Wall Street Futures Plunge Amid Recession Fears, S&P Down 3.9% and Nasdaq 5%

Futures on Wall Street are plummeting due to recession fears triggered by disappointing macroeconomic data from last week, including July’s employment report released on Friday. Investors are concerned that the Federal Reserve may have delayed rate cuts for too long and might need to take corrective measures in its September meeting. The escalating conflict in the Middle East has also contributed to market volatility, with the Cboe Volatility Index reaching its highest level since the onset of the COVID-19 pandemic.

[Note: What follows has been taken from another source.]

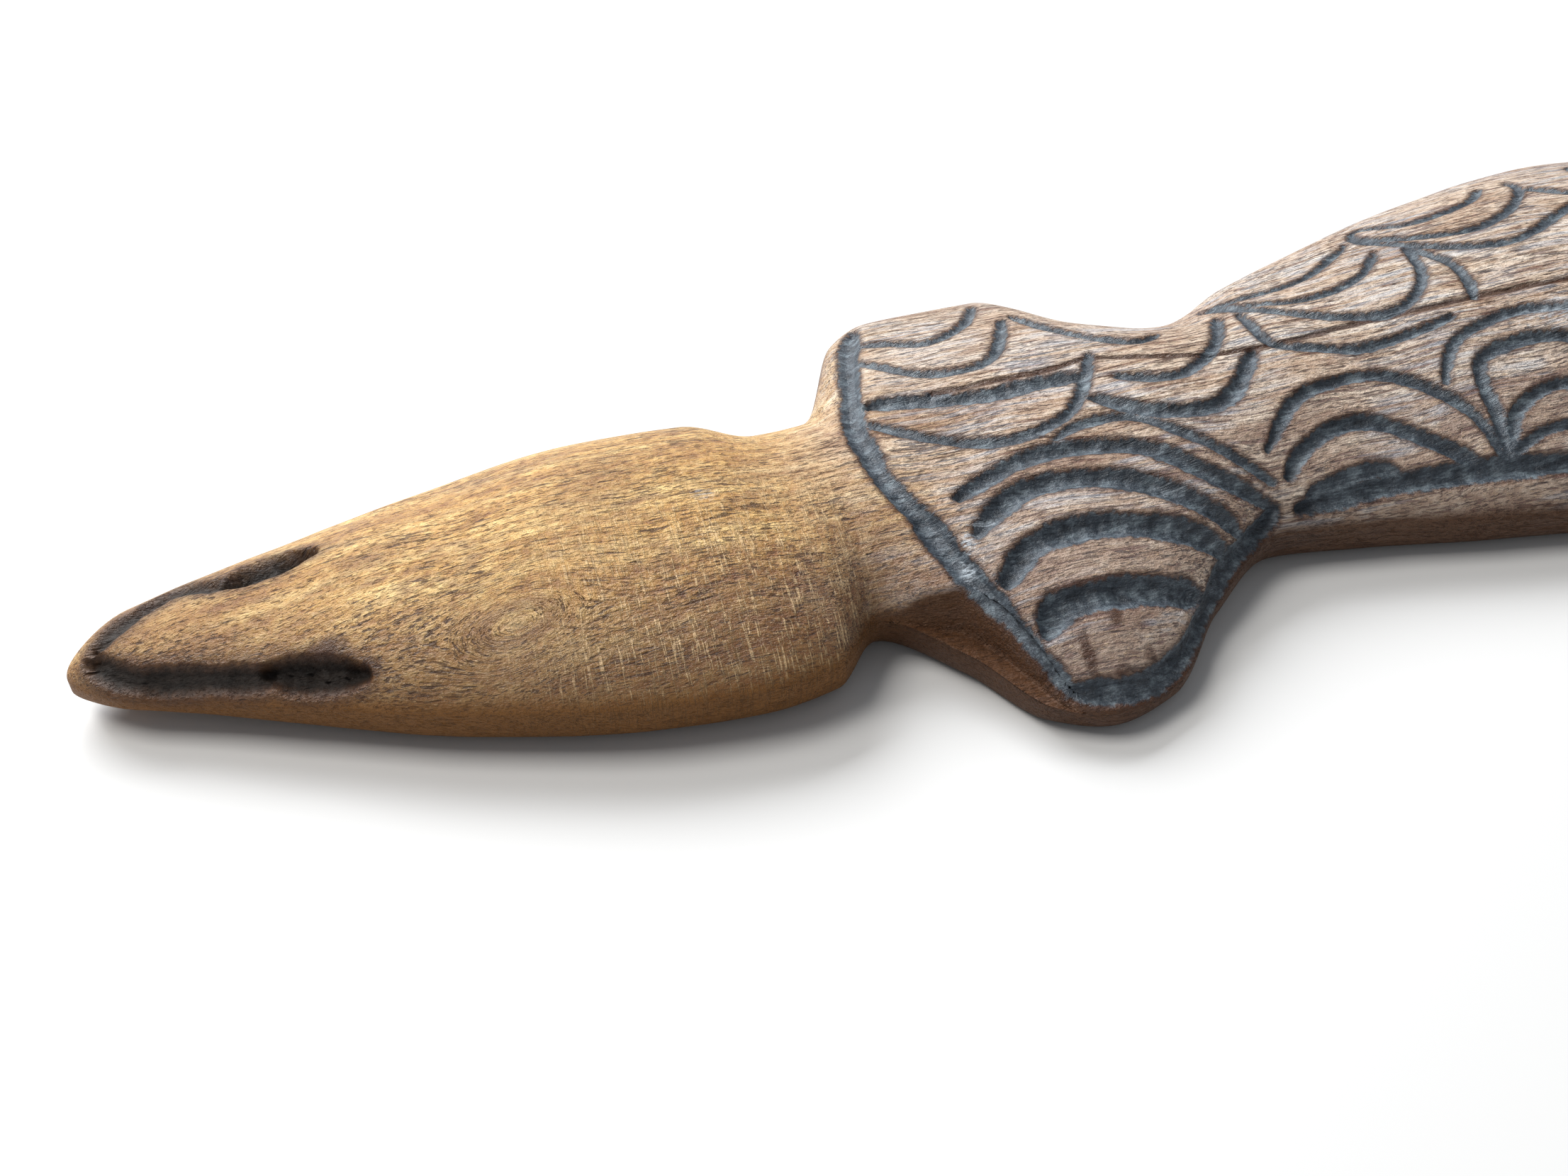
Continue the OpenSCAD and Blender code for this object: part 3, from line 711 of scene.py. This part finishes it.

Technology giants are taking a significant hit, exacerbated by underwhelming quarterly reports. In pre-market trading, Nvidia is down 14.5%, Super Micro Computer 15.1%, Micron Technology 8.2%, and Broadcom 10.5%. Apple is losing 9.1% following news that Warren Buffett’s Berkshire Hathaway sold nearly half its shares in the Cupertino-based company during the second quarter.

With investors seeking safer assets, the 10-year Treasury yield has dropped to below 3.7% from 4.1% a week ago. Bitcoin has also been affected, falling below $50,000 for the first time since February. Currently, Dow Jones futures are down 1,045 points (-2.62%), S&P 500 futures are down 208 points (-3.87%), and Nasdaq futures are down 977.50 points (-5.26%). Meanwhile, WTI crude oil at Nymex is down 2.3% at $71.83 per barrel.

Tokyo Stock Exchange Sees Record Decline Amid US Recession Fears and Yen Appreciation

The Tokyo Stock Exchange has experienced its largest daily drop ever, driven by fears of an imminent US recession and the appreciation of the yen. The benchmark Nikkei index fell by 12.40%, closing at 31,458.42, a loss of 4,458.42 points. The Japanese yen has strengthened against both the dollar, reaching 142.20, and the euro, at 154.90.